The number of geodetic control points and their density in the individual classes of geodetic sections is presented in Table 3. It shows that in the Losice district, the most numerous are the “agricultural” and “mixed” geodetic sections which correspond to the rural character of the district. These two classes cumulate the most of the geodetic control points (almost 65 % of all points). It results from the area included in the two classes which is altogether about 58 % of the entire district area. The Pearson correlation coefficient between the area and the number of GCPs is 0.63. The density of points in class 1 and 3 is similar and equals about 2.5 points in \(1\hbox { km}^{\mathrm {2}}\). The smallest number of points was observed in geodetic sections classified as “forest”. There are there about 11.5 % of all geodetic points, while the area of the sections is almost 20 % of the Losice district. According to the above mentioned Regulation (MAiC 2012), the greatest numbers of geodetic control points in \(1\hbox { km}^{\mathrm {2}}\) are observed in sections classified in classes 2 and 3. There are almost 28 % of all control points there, while the area constitutes 22 % of the entire district area. The results of the cluster analysis are visualized in the form of a choropleth map in Fig. 4.

Fig. 4
figure 4

Choropleth map of GSs classification by means of the k-means method

Figure 4 shows that GSs belonging to the individual classes do not form spatial clusters. It is also confirmed by the value of the Global Moran’s Index close to zero (Moran’s Index \(=\) \(-\)0.004484) which indicates that it is not possible to find spatial clusters of GSs with similar number of GCPs and land cover structure.

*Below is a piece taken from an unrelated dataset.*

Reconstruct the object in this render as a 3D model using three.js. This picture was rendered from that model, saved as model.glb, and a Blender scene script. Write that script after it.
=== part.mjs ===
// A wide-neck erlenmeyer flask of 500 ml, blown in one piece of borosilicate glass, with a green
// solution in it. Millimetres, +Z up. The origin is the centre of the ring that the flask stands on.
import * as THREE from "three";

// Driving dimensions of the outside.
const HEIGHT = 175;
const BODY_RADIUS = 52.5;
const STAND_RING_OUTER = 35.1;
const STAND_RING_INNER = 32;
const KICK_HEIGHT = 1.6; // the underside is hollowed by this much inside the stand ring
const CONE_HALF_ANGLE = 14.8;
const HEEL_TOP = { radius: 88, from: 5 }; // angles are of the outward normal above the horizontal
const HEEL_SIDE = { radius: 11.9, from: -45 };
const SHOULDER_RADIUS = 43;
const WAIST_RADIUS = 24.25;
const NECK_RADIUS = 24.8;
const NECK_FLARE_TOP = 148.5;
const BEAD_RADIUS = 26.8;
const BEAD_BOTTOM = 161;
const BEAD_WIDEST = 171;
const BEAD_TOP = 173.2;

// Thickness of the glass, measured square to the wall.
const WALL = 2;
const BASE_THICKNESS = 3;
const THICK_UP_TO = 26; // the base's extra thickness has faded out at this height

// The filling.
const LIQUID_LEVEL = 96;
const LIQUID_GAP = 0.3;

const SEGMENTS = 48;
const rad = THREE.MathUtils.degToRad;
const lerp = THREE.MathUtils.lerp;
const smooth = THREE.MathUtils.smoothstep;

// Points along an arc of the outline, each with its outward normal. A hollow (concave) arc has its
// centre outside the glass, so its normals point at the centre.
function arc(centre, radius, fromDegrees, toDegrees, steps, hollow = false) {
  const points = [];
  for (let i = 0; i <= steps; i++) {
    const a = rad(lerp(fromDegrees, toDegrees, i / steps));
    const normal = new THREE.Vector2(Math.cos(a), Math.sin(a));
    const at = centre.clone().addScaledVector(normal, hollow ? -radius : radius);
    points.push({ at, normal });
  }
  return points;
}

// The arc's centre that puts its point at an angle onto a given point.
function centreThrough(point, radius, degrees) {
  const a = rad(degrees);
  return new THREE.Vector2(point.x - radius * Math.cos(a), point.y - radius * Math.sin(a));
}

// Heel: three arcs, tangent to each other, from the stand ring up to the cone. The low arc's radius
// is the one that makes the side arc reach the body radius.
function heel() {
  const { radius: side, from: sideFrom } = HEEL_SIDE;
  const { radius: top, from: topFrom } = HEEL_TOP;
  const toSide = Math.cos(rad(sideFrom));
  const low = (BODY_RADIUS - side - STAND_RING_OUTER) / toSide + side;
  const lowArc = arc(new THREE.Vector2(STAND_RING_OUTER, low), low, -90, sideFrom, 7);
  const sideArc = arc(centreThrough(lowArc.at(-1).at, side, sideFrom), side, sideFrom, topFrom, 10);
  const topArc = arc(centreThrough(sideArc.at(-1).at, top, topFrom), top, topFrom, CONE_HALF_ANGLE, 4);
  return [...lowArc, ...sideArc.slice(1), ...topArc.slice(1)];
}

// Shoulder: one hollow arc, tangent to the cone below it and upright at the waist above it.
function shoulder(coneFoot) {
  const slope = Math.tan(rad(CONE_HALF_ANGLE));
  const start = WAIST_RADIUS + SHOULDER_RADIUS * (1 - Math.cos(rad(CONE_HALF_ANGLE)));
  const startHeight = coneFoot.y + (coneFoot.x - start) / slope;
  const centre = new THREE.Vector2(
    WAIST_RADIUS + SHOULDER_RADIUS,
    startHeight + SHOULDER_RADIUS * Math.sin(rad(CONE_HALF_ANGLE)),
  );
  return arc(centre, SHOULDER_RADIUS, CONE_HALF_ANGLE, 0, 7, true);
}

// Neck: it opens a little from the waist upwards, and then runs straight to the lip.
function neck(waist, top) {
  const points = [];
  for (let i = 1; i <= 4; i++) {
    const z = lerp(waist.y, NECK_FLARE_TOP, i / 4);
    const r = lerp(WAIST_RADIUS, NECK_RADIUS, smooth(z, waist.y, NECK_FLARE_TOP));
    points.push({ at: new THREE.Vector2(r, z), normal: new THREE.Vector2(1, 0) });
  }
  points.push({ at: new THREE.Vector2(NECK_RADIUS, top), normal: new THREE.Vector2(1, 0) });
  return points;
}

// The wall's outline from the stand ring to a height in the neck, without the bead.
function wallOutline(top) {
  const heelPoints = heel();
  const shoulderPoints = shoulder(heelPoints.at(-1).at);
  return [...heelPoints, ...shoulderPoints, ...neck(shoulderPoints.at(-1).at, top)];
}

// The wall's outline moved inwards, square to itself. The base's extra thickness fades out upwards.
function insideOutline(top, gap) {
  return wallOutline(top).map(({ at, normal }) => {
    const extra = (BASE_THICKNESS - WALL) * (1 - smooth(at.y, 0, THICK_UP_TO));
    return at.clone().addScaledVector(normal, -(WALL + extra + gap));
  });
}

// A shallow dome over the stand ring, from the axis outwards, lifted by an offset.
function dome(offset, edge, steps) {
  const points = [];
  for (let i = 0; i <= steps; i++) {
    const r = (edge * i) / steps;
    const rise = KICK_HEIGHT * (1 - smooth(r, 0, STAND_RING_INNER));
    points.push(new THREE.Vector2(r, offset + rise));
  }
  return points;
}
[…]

Analysis of Fig. 5 confirms non-uniform distribution of geodetic control points and its dependence on land cover type. In 30 % of geodetic sections (highlighted in light grey) the number of geodetic control points is lower than the one required by the Regulation. 21 of them belong to agricultural and built-up class, 8—to mixed, 5—to agriculture, and 3—to forest. All together these sections occupied \(1.4\hbox { km}^{\mathrm {2}}\), which constitute the 18.3 of the area of Losice district. For 97 remaining geodetic sections (presented in dark gray in Fig. 5) the number of geodetic control points is higher than the one required by the Regulation. Many more control points (5 times more) are in geodetic section located near border of analysed district and in the area were cadastre has been modernized.

Fig. 5
figure 5

Number of GCPs in: 20 ha of urban areas and 120 ha for the remaining geodetic sections

Table 3 The number of geodetic control points and their density in the individual classes of geodetic sections

To determine the influence of the land cover type on the number of control points in the geodetic sections, the multiple correlation coefficient R was determined by means of the Pavlowski’s method. Its value is R \(=\) 0.59 which means that the determination coefficient R2 is 0.35, and the number of GCPs in the area depends as much as in 35 % on the land cover type (built-up, agricultural and forest areas).

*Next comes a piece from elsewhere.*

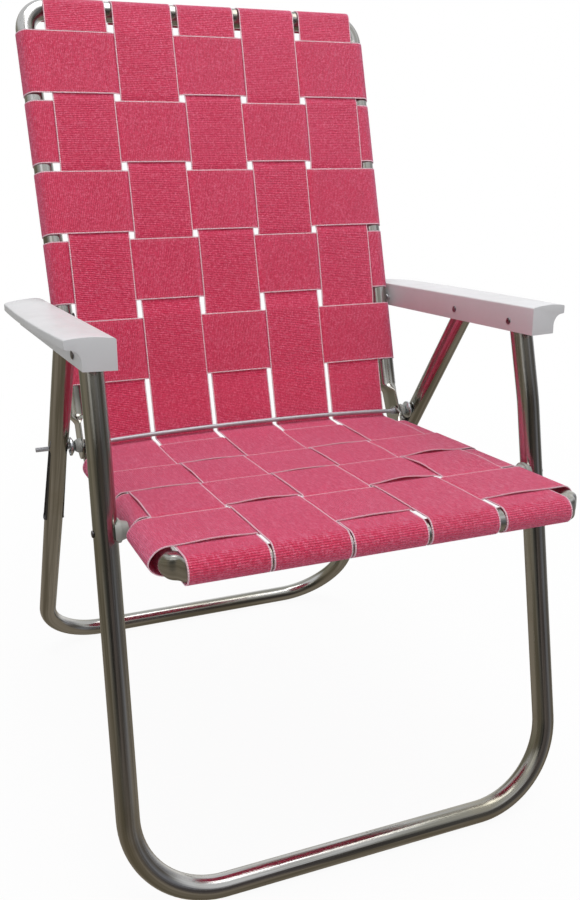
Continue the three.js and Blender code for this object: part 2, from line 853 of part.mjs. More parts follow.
add('front_leg', frontLeg());
add('rear_leg', rearLeg());
add('seat_frame', seatFrame());
add('back_frame', backFrame());
add('hinge_rod', hingeRod());
addPair('armrest', armrest());
addPair('slot_liner', slotLiner());
addPair('seat_spacer', seatSpacer());
addPair('seat_bolt', seatBolt());
addPair('rod_spacer', rodSpacer());
addPair('cup_washer', cupWasher());
addPair('front_arm_bolt', frontArmBolt());
addPair('rear_arm_bolt', rearArmBolt());
addPair('back_arm_bolt', backArmBolt());
addPair('back_arm_washer', backArmWasher());
for (let number = 0; number < long_strap_count; number++) {
  add(`seat_strap_long_${number + 1}`, seatLongStrap(number));
  add(`back_strap_long_${number + 1}`, backLongStrap(number));
}
seat_row_places.forEach((_, row) => add(`seat_strap_cross_${row + 1}`, seatCrossStrap(row)));
back_row_places.forEach((_, row) => add(`back_strap_cross_${row + 1}`, backCrossStrap(row)));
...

4 Conclusions and recommendations

The proposed method of analysis of spatial distribution of geodetic control points will facilitate solving the optimization problems for densification of geodetic control networks according to the third-order design (THOD)—increasing the number of observations to improve an existing network. The research indicates that information concerning the land cover structure should not be neglected in the phase of designing the location of detailed geodetic control points because it has a significant influence on the number of GCPs.

Although in the whole area of the district, the number of geodetic control points exceeds the minimum number required by the Regulation (MAiC 2012), the differentiation of their density results in a situation that in some geodetic sections classified as “forest” and ”agricultural and built-up” areas the number is much smaller. The “forest” sections are located inside a vast forest, so reduction of the number of GCPs there is justified from the economical point of view. In contrast, “agricultural and built-up” are the areas with dispersed settlements. It is related with the peculiarity of built-up areas in rural terrains which is characterized by significant dispersion of the buildings and level of detail of the VmalL2 database corresponding to the map of 1:50,000 scale in which single buildings are not taken into consideration. It is worth to note the fact that “urbanized areas” are not defined in the Regulation and that they are of different character in urban regions, urban and rural, or typically rural which is the case of the analyzed area.

The planned densification of the geodetic control should at first include the indicated in Fig. 5 areas with the number of geodetic control points smaller than the requirement. The geodetic sections classification with respect to the number of GCPs and the land cover structure will make it easier for the surveyor to assess geodetic control points availability as well as to assess time and cost of measurement tasks realization. For the geodetic and cartographic administration it will facilitate planning work related with modernization of geodetic controls.

The analyses results may be published in the form of thematic maps on geo-portals or other web-mapping services. Examining geodetic control point in the web map together with topographic data allows to get a clear idea of the set of geodetic control points that establish a link between real world locations and their correct corresponding locations via maps and mapping applications.